Bill Shadowens, of Clinton Township, Michigan, may be 70 years young, but that hasn’t gotten in the way of his love of hot rods. His current love is this ’79 Camaro. It was assembled in Norwood, Ohio, in August of 1979 and sent to North Carolina where it roamed the streets until 1994 and finally found its way to Michigan. Bill picked up the F-body in 1999, which marked the end of it having to endure the snow and slush of winter driving. As for the unusual color, Bill told us, “the Code 40 Pastel Green paint is a rare factory color. General Motors cannot give me the exact number but estimates are that out of 84,877 Z28s built in 1979 only about 500 received this color.” The original 350 small-block has been punched out to 355 and filled with go-fast parts from Edelbrock, Summit, and COMP. Exhaust duties are handled by Dynomax coated headers, which feed into Flowmaster mufflers. Backing up the 355 is a TH350 trans with a shift kit, cooler, and a B&M stall converter. The rearend has been fitted with an Eaton posi and 3.90 gears. It all gels together to make for one fine ride that Bill and his wife often enjoy while cruising around.

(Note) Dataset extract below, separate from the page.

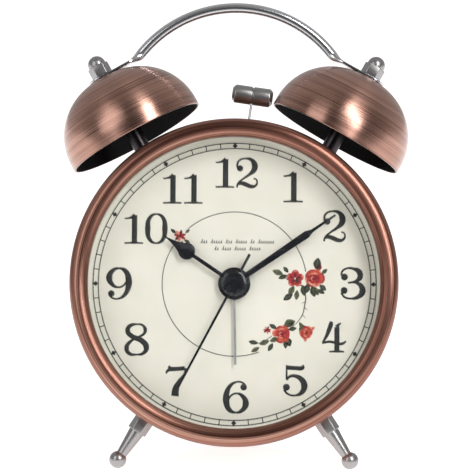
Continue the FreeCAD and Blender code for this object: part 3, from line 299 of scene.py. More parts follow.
def along_tilt(tilt, depth):
    """The placement of a turned piece: its y axis points up, tilted about the dial's axis."""
    lean = math.radians(tilt)
    axis = Vector((math.sin(lean), 0, math.cos(lean)))
    return Matrix.Translation((0, depth, 0)) @ axis.to_track_quat("Y", "Z").to_matrix().to_4x4()


def on_bell_line(side, reach):
    """The placement of a piece on a bell's own axis, at a reach above the bell's mouth."""
    tilt = math.radians(BELL_TILT)
    corner = Vector((side * (BELL_X + reach * math.sin(tilt)), 0, BELL_Z + reach * math.cos(tilt)))
    return Matrix.Translation(corner) @ along_tilt(side * BELL_TILT, BELL_Y)


crown_z = BELL_SKIRT + BELL_DOME_R
dome = arc((BELL_R - BELL_DOME_R, BELL_SKIRT), BELL_DOME_R, 0, 90, 40)
inner_dome = arc((BELL_R - BELL_DOME_R, BELL_SKIRT), BELL_DOME_R - BELL_WALL, 90, 0, 40)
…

Wayne Deslauriers loves a good project, so when his wife, Brenda, needed a new car it was the perfect opportunity. You see, Brenda had always wanted a ’67 Camaro and Wayne certainly wasn’t going to argue. As he told us. “We looked at a bunch of cars that were within our $4,500 budget but most were rusty projects. This one here was basically bought off the drag strip and is a mid to low 12-second car. It had a fresh 355 built to scream with Super Comp headers but had no front inner fenders, wiring, or interior. Out back there was a Chrysler 8.75-inch rearend with ladder bars, 4:11 gears, subframe connectors, and solid body bushings. Both doors had lightweight plastic instead of glass for windows, and there was an eight-point cage.” Wayne replaced the sheetmetal with GM parts, added real glass and ditched the cage. He also popped in a full interior along with fresh wiring from Painless. In 1999 his wife decided she wanted something a bit more practical for daily driving so the Camaro was put up for sale. Fortunately, it never sold. “A few years later, my son Taylor and I were at a local cruise night and he said, ‘You should fix up the Camaro and bring it here,’” remembers Wayne. “I thought that was a great idea, after all, that’s why it’s been stored in the garage. So in August 2004 I gave her a complete makeover.” Hotchkis 2-inch drop springs along with bigger sway bars fixed the stance and gave the Camaro improved handling while a disc brake conversion helped it stop better. He also dressed up the engine and used the body shop where he works for a fresh coat of color on the Camaro.
What started out as a good deed for the wife has turned into a cool cruiser for Wayne. We call that a win-win situation.
Back In The Game
Bob and Barb Delia have always been into cars but like many of us they had to take a hiatus to fully concentrate on raising a family. As Bob related, “My wife and I go way back to high school. She has been my right-hand assistant and friend for 50 years and we’ve always shared a love for the car hobby. Back in the day we did the street drags in Chicago and hit the drag strip every Sunday. Racing and shows were a major part of our lives and I ran in modified C/Gas with a record-holding ’56 Chevy. Eventually, it all had to take a backseat to raising our three kids.” Four grandchildren later, Bob and Barb are rekindling their love of cars. They’ve built two street rods and a ’59 Impala called “So Big,” which was a Great Eight contender for the Ridler award at the Detroit Autorama. “When the 'Big Three' auto companies came out with their modern muscle cars, we needed to be a part of that. Of course, we chose to build a ’10 SS Camaro,” recalled Bob, whose nickname is the “Bow-Tie Guy.”
For more power, they topped the LS3 with a Magnuson TVS 2300 blower and added some Kooks long-tube headers along with a Roto Fab cold-air induction system. The combination is enough to churn out around 700 hp at 6 pounds of boost. The chassis was treated to parts from Hotchkis, Eibach, and Granatelli, and it rolls on a set of 20-inch three-piece one-off Foose wheels. The exterior received a custom hood and some paintwork while the Inferno Orange-trimmed interior welcomed a set of Auto Meter gauges and an MGW shift knob.